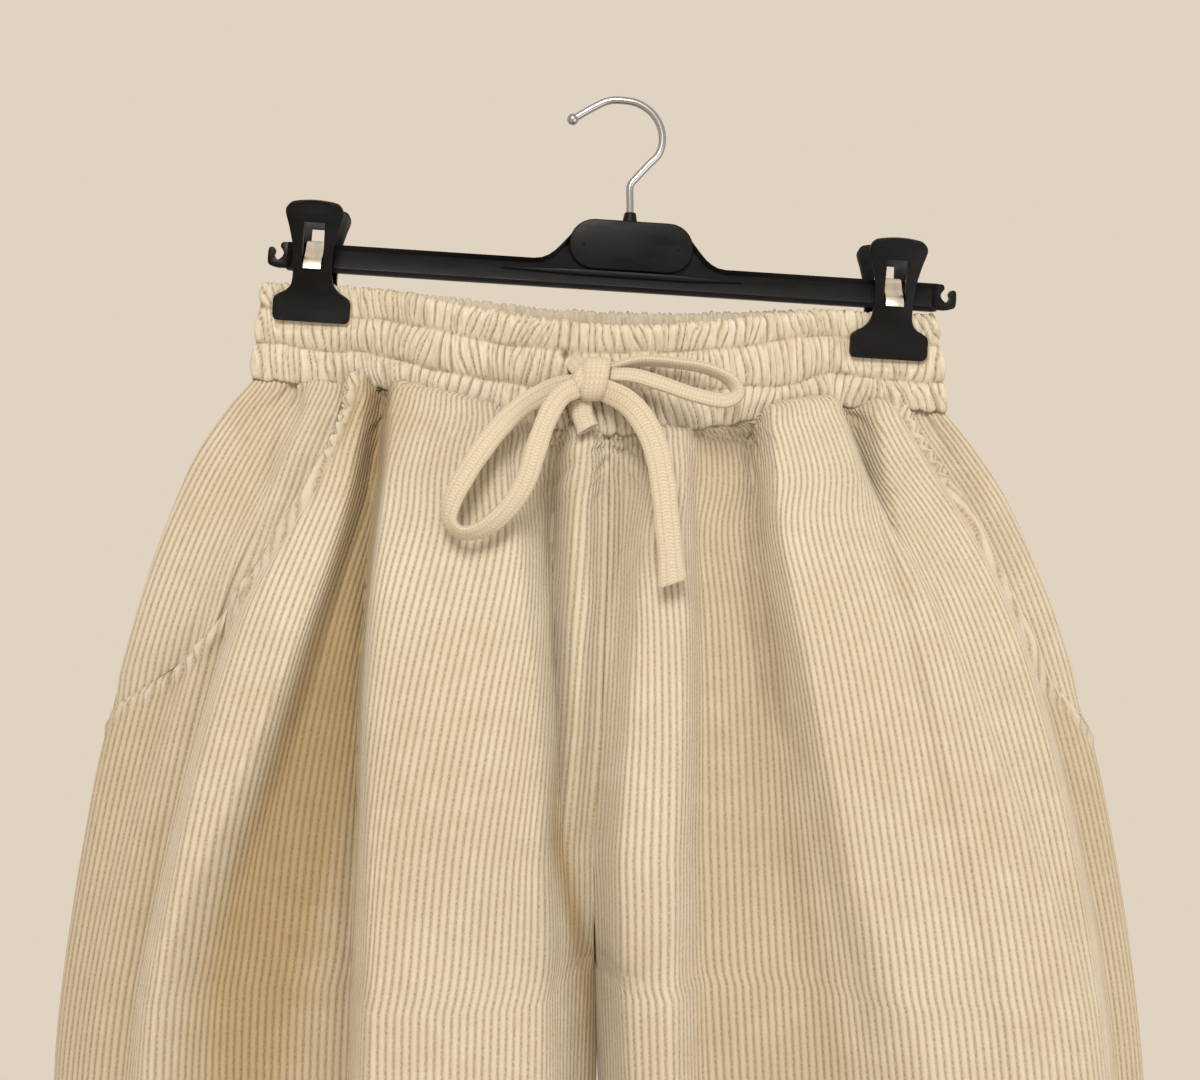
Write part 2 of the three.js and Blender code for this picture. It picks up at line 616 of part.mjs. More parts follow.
const tailLongRoute = [
  [-9.6, -53, -154.6, 25], [-1.8, -55.3, -158.8, 15], [6.2, -58.5, -168, 5], [12.2, -62, -181, 0],
  [15.6, -65, -198.4, 0], [17.4, -67.5, -218, 0], [18.8, -69, -233, 0], [19.8, -70, -247.6, 0],
];

// The short free end below the knot, and the length that comes out of the band beside it
const tailShortRoute = [[-23.6, -46.4, -158.8, 0], [-24.4, -47.8, -165, 0], [-23.6, -49.4, -173.4, 0]];
const exitRoute = [[-32.4, -38.6, -136.4, 0], [-30.8, -40.2, -137.6, 0], [-28.6, -43.2, -139.4, 0], [-26.8, -45.8, -141.4, 0]];

const cordSides = 10;

function cordTube(route, wide, thick, steps) {
  const centre = new THREE.CatmullRomCurve3(route.map(([x, y, z]) => new THREE.Vector3(x, y, z)), false, 'centripetal');
  const points = [];
  const triangles = [];
  for (let i = 0; i <= steps; i += 1) {
    const at = centre.getPoint(i / steps);
    const along = centre.getTangent(i / steps);
    const row = (i / steps) * (route.length - 1);
    const before = Math.min(Math.floor(row), route.length - 2);
    const turn = THREE.MathUtils.degToRad(mix(route[before][3], route[before + 1][3], row - before));
    const across = along.clone().cross(new THREE.Vector3(0, 1, 0)).normalize();
    const out = along.clone().cross(across);
    const flat = across.clone().multiplyScalar(Math.cos(turn)).addScaledVector(out, Math.sin(turn));
    const thin = out.clone().multiplyScalar(Math.cos(turn)).addScaledVector(across, -Math.sin(turn));
    for (let k = 0; k < cordSides; k += 1) {
      const angle = (2 * Math.PI * k) / cordSides;
      const point = at.clone().addScaledVector(flat, (wide / 2) * Math.cos(angle));
      points.push(point.addScaledVector(thin, (thick / 2) * Math.sin(angle)));
      if (i < steps) {
        const next = (k + 1) % cordSides;
        const [a, b] = [i * cordSides + k, i * cordSides + next];
        triangles.push([a, b, b + cordSides], [a, b + cordSides, a + cordSides]);
      }
    }
  }
  for (let k = 1; k < cordSides - 1; k += 1) {
    const end = steps * cordSides;
    triangles.push([0, k + 1, k], [end, end + k, end + k + 1]);
  }
  return closedGeometry(points, triangles);
}

function knot() {
  const geometry = new THREE.SphereGeometry(1, 14, 10);
  const position = geometry.getAttribute('position');
  const square = (v) => Math.sign(v) * Math.pow(Math.abs(v), 0.62);
  for (let i = 0; i < position.count; i += 1) {
    const [x, y, z] = [position.getX(i), position.getY(i), position.getZ(i)].map(square);
    position.setXYZ(i, knotCentre.x + 7.4 * x, knotCentre.y + 8 * y, knotCentre.z + 11.2 * z);
  }
  return geometry;
}

const palette = {
  corduroy: { color: 0xdccba8, roughness: 0.95, metalness: 0 },
  cord: { color: 0xddcfb0, roughness: 0.92, metalness: 0 },
  plastic: { color: 0x1b1b1c, roughness: 0.42, metalness: 0 },
  wire: { color: 0xb9bcc0, roughness: 0.2, metalness: 1 },
  spring: { color: 0xd8d4c8, roughness: 0.25, metalness: 1 },
};

const trousers = new THREE.Group();
const hanger = new THREE.Group();
hanger.rotation.y = hangerTilt;
trousers.add(hanger);

function addMesh(group, name, geometry, finish, place = [0, 0, 0]) {
  const mesh = new THREE.Mesh(geometry, new THREE.MeshStandardMaterial(palette[finish]));
  mesh.name = name;
  mesh.position.set(...place);
  group.add(mesh);
}

for (const [word, leg] of [['right', -1], ['left', 1]]) {
  addMesh(trousers, `front_panel_${word}`, frontPanel(leg), 'corduroy');
  addMesh(trousers, `back_panel_${word}`, backPanel(leg), 'corduroy');
  addMesh(trousers, `pocket_piece_${word}`, pocketPiece(leg), 'corduroy');
}
addMesh(trousers, 'waistband_front', waistband(-1), 'corduroy');
addMesh(trousers, 'waistband_back', waistband(1), 'corduroy');

addMesh(trousers, 'drawstring_knot', knot(), 'cord');
addMesh(trousers, 'drawstring_loop_right', cordTube(loopRightRoute, cordWide, cordThick, 36), 'cord');
addMesh(trousers, 'drawstring_loop_left', cordTube(loopLeftRoute, cordWide - 2, cordThick, 28), 'cord');
addMesh(trousers, 'drawstring_tail_long', cordTube(tailLongRoute, cordWide + 2, cordThick, 18), 'cord');
addMesh(trousers, 'drawstring_tail_short', cordTube(tailShortRoute, cordWide, cordThick + 1, 5), 'cord');
addMesh(trousers, 'drawstring_exit', cordTube(exitRoute, cordWide - 4.5, cordThick - 1.2, 6), 'cord');

addMesh(hanger, 'hanger_bar', hangerBar(), 'plastic');
addMesh(hanger, 'hanger_hook', hangerHook(), 'wire');
for (const [word, x] of Object.entries(clipXs)) {
  addMesh(hanger, `clip_${word}_front_jaw`, clipJaw(-1), 'plastic', [x, 0, 0]);
  addMesh(hanger, `clip_${word}_back_jaw`, clipJaw(1), 'plastic', [x, 0, 0]);
  addMesh(hanger, `clip_${word}_spring`, clipSpring(), 'spring', [x, 0, 0]);
}

export default trousers;
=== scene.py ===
# %% [markdown]
# # Corduroy trousers on a clip hanger
#
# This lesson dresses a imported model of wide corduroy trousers, hung from a clip hanger, so that it looks like
# the real thing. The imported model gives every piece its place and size. Here each piece of cloth is drawn again
# with its wales, gathers and seams, and each piece of the hanger with its rounded edges.
#
# The numbers are in millimetres, as a pattern cutter writes them. Meshes are made in metres. The origin is where
# a nail carries the hook, +Z is up, and the front faces -Y. Right and left are the wearer's.

# %% Start
import math

import bmesh
import bpy
import numpy as np
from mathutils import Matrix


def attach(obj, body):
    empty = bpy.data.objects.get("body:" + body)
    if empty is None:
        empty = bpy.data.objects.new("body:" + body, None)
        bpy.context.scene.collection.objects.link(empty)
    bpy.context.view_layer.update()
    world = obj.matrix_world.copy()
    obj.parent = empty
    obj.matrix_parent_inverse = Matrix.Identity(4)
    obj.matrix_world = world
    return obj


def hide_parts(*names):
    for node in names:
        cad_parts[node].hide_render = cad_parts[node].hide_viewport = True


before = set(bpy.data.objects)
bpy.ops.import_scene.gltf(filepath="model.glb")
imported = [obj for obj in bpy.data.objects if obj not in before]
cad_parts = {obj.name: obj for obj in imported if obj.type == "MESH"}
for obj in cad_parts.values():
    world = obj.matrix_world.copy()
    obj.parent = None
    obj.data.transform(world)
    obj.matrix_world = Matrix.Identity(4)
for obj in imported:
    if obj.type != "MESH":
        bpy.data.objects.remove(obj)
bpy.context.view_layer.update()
bpy.ops.object.select_all(action="DESELECT")
MM = 0.001
print("nodes:", len(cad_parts))

# %% [markdown]
# ## The camera
#
# The photograph looks straight at the garment, from a little to the left and from about the knot's height. A shifted
# lens keeps the picture plane upright, as in the photograph, where the trousers' sides and the bar keep their angles.
# The camera comes first; the cords' routes were measured against what it sees.

# %% Camera
def link(name, data):
    """A new object of this name, in the scene."""
    made = bpy.data.objects.new(name, data)
    bpy.context.scene.collection.objects.link(made)
    return made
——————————
What is needed ::
Return verbatim the lines that run from the line containing "addMesh(hanger, 'hanger_bar', hangerBar(), 'plastic');" through the line containing "import numpy as np", inclusive.

Exercise answer ::
addMesh(hanger, 'hanger_bar', hangerBar(), 'plastic');
addMesh(hanger, 'hanger_hook', hangerHook(), 'wire');
for (const [word, x] of Object.entries(clipXs)) {
  addMesh(hanger, `clip_${word}_front_jaw`, clipJaw(-1), 'plastic', [x, 0, 0]);
  addMesh(hanger, `clip_${word}_back_jaw`, clipJaw(1), 'plastic', [x, 0, 0]);
  addMesh(hanger, `clip_${word}_spring`, clipSpring(), 'spring', [x, 0, 0]);
}

export default trousers;
=== scene.py ===
# %% [markdown]
# # Corduroy trousers on a clip hanger
#
# This lesson dresses a imported model of wide corduroy trousers, hung from a clip hanger, so that it looks like
# the real thing. The imported model gives every piece its place and size. Here each piece of cloth is drawn again
# with its wales, gathers and seams, and each piece of the hanger with its rounded edges.
#
# The numbers are in millimetres, as a pattern cutter writes them. Meshes are made in metres. The origin is where
# a nail carries the hook, +Z is up, and the front faces -Y. Right and left are the wearer's.

# %% Start
import math

import bmesh
import bpy
import numpy as np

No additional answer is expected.